Ethnic tension is rising in South Sudan’s Bahr-el-Ghazal state where leaflets ordering those from Central Equatoria to leave or face elimination were found.
It is feared that the Dinka may be planning retaliatory killings after members of their community were massacred by unknown militia along the Yei-Juba Road on October 10. The deceased were among passengers travelling to Juba in three buses when the militia attacked.
Sources told The EastAfrican that the fear of retaliation heightened last week after President Salva Kiir said that he would personally lead military operations in the three states of Equatoria, where a number of militias have taken arms against the government and are targeting the Dinka community.
President Kiir had earlier warned the Dinka community against taking the law into their own hands, but some Equatorians have interpreted his threat as being ethnically-driven. President Kiir is from the Dinka tribe.
A letter written by a vigilante group — Lakes State Youth Council in Rumbek — to the United Nations Mission in South Sudan, non-governmental organisations and individual companies in the Lakes State demanding the evacuation of Equatorians has further heightened the tension.
“Following the recent developments in the country, where the Dinka have been targeted and butchered in the whole of Equatoria region and considering security implications on the Equatorians… the Youth from Awiel have taken action and the Equatorians are being evacuated,” the letter notes.
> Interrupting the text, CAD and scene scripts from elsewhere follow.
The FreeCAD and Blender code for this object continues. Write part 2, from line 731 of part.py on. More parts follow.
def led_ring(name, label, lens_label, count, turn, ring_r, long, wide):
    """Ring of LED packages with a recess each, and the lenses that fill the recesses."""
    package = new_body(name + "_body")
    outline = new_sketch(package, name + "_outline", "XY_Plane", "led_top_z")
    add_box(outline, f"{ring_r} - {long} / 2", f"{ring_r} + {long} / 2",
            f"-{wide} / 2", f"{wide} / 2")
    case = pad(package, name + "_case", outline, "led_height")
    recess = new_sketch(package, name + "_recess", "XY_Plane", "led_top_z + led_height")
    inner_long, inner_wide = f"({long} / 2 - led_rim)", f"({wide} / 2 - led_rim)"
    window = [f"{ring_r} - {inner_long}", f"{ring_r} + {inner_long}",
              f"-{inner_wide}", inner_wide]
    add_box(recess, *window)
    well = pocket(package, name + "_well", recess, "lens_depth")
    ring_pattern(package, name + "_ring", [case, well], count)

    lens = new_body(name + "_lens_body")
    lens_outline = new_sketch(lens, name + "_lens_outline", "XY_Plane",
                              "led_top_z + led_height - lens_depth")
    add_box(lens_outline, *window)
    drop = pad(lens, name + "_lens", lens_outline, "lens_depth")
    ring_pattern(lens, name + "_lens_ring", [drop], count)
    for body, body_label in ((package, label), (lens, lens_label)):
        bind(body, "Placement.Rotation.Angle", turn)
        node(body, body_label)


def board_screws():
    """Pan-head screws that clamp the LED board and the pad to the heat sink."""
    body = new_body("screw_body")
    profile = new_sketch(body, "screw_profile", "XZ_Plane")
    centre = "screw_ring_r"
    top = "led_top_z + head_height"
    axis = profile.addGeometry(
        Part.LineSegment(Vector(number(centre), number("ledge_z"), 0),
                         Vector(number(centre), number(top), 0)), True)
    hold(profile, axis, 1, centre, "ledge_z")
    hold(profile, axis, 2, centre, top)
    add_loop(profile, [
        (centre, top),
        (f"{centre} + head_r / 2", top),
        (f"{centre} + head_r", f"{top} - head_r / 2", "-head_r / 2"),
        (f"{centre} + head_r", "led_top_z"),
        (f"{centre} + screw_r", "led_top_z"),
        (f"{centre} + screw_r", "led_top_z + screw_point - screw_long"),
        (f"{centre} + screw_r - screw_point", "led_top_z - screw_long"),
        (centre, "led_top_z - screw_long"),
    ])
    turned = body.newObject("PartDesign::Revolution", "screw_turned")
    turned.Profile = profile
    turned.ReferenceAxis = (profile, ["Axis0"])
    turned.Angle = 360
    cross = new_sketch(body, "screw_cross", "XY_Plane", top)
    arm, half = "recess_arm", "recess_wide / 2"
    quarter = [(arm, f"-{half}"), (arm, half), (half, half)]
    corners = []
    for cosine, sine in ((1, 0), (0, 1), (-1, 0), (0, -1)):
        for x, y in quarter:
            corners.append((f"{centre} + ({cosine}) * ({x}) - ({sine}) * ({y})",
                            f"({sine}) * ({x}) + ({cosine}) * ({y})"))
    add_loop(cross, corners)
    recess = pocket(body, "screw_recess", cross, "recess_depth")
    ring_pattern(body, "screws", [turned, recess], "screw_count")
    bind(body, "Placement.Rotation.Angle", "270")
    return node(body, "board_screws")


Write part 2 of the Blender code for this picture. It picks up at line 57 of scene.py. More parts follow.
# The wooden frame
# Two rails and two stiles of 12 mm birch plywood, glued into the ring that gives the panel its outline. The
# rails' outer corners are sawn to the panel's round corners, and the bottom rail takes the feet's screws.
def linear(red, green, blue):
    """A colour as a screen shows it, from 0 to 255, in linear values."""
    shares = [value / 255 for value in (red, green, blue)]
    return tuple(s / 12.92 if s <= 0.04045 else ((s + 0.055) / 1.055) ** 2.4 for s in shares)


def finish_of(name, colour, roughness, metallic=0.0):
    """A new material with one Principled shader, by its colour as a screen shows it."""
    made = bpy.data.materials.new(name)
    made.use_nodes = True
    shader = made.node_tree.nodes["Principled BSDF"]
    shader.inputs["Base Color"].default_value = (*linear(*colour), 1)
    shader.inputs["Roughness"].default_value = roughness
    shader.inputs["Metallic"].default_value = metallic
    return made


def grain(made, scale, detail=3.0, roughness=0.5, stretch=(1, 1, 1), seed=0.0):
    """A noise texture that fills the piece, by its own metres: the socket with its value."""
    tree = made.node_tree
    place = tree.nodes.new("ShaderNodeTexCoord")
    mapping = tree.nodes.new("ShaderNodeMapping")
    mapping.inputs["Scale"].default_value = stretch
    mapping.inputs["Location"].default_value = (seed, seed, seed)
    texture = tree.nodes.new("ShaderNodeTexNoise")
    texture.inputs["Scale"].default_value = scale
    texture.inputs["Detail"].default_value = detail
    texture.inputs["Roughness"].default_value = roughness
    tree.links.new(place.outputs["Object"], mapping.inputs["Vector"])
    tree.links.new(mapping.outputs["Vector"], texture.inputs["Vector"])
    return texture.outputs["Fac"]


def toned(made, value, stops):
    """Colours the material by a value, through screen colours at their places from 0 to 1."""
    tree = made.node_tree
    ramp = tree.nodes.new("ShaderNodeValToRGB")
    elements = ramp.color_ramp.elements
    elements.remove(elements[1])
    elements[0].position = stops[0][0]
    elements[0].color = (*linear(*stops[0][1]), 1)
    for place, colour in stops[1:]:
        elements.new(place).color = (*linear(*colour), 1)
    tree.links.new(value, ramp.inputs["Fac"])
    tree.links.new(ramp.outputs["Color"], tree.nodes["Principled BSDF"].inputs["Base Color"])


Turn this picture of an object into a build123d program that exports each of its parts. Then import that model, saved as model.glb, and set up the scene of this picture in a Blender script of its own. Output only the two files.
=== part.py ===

The United Nations Commissioner for Human Rights, Zeid Ra’ad Al Hussein has warned that rising ethnic rhetoric, hate speech and incitement to violence against certain ethnic groups could lead to mass atrocities that could spill out of control.
“I urge President Salva Kiir and all political and community leaders to urgently take measures to defuse the tensions,” said Mr Al Hussein in a statement posted on the commission’s website.
However, South Sudan ambassador to Kenya, Chol Ajongo said that those talking of a looming genocide as misguided and influenced by forces inside and outside South Sudan who want to see the country become ungovernable.
“It is true people have been concerned about the state of insecurity in the country but to equate it to a looming genocide is to exaggerate the situation,” said Mr Ajongo.
Dr Cirino Hiteng, a member of the former political detainees said that the Inter-Governmental Authority on Development and the international community had done nothing to stop the violence.
“It is sad that the security situation is deteriorating and yet the guarantors for the peace deal are not reaching out to either President Kiir or Dr Riek Machar to move the country back on track,” said Dr Hiteng.